The Female Man Imagery

The Female Man Imagery

Not a good morning

Jeannine always “hates to get out of bed.” She would “lie on her side and look at the ailanthus tree” until “her back began to ache.” The she would just “turn over,” and “fall asleep” again. She lay in bed “like a puddle and the cat would climb over her.” “On workdays” Jeannine got up early “in a kind of waking nightmare: feeling horrid, stumbling to the hall bathroom with sleep all over her.” Even coffee “made her sick.” She couldn’t even “sit in the armchair, or drop her slippers, or bend, or lean, or lie down.” This imagery evokes a feeling of exhaustion.

Whileaway

Janet was born “on a farm on Whileaway.” When she was “five,” she was sent to a school “on South Continent.” When she turned twelve, she “rejoined” her family. When she was “thirteen,” Janet “stalked and killed a wolf.” She has worked “in the mines, on the radio network, on a milk farm, on a vegetable farm,” and “for six weeks as a librarian” after she broke her leg. “At thirty” she bore Yuriko and when she was taken to school “five years later,” Janet decided to take “time off.” This imagery makes a head spin. Janet is definitely not a lazy one.

Life as it is

Janet bore her child at “thirty.” They all do it.
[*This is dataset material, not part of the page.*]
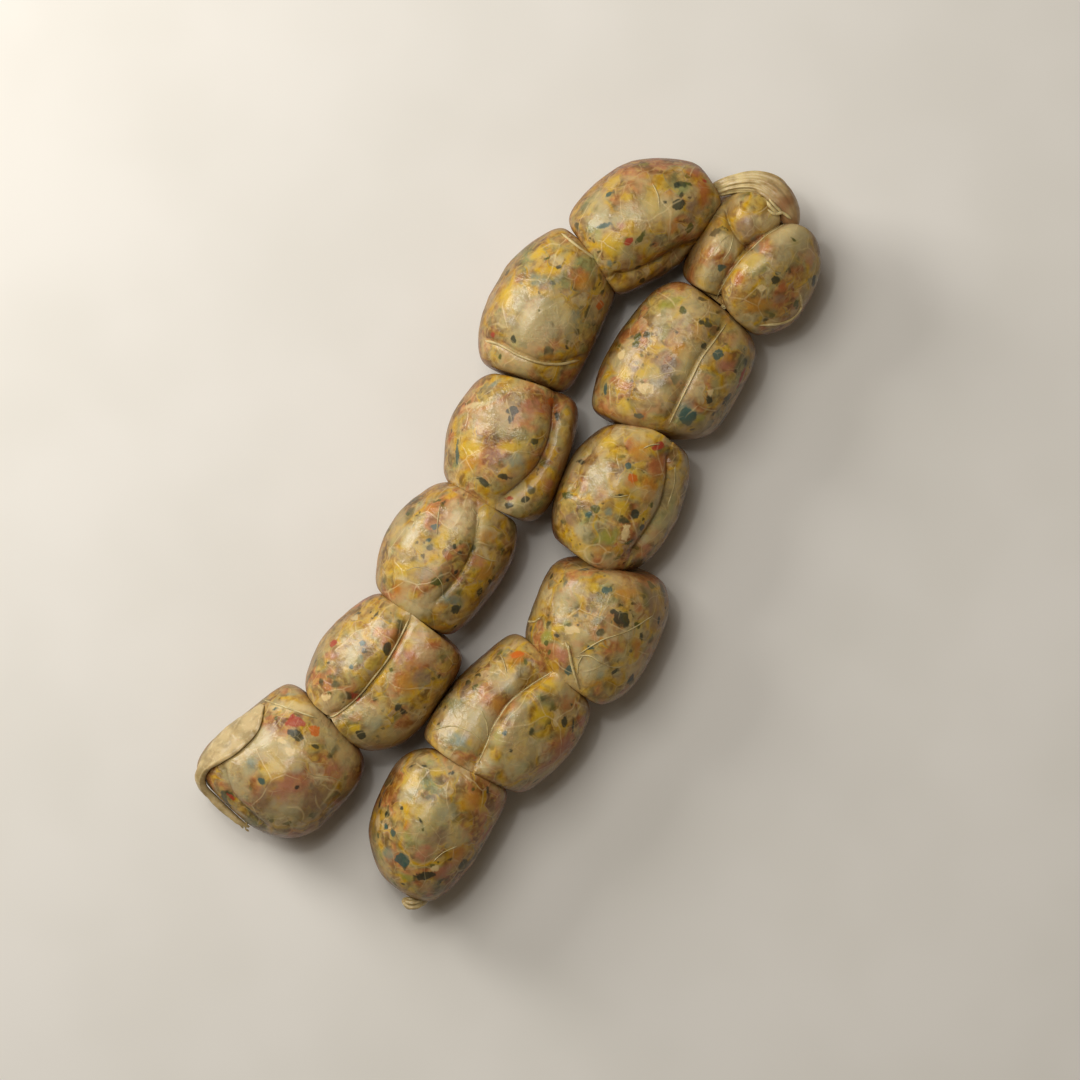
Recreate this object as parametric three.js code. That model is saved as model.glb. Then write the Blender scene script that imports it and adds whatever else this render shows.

It is “a vacation” that lasts “almost five years.” The baby rooms are full of people “reading, painting, singing, as much as they can.” They sing “to the children, with the children, over the children.” It reminds Janet of “the ancient Chinese custom of the three-year’s mourning, an hiatus at just the right time.” There has been “no leisure at all before” and there will be “so little after.” Everyone works with “feverish haste.” At sixty Janet will get “a sedentary job” and have “some time” for herself again. This imagery evokes a feeling of great sadness, for it is clear as a day that Janet has no control over her life.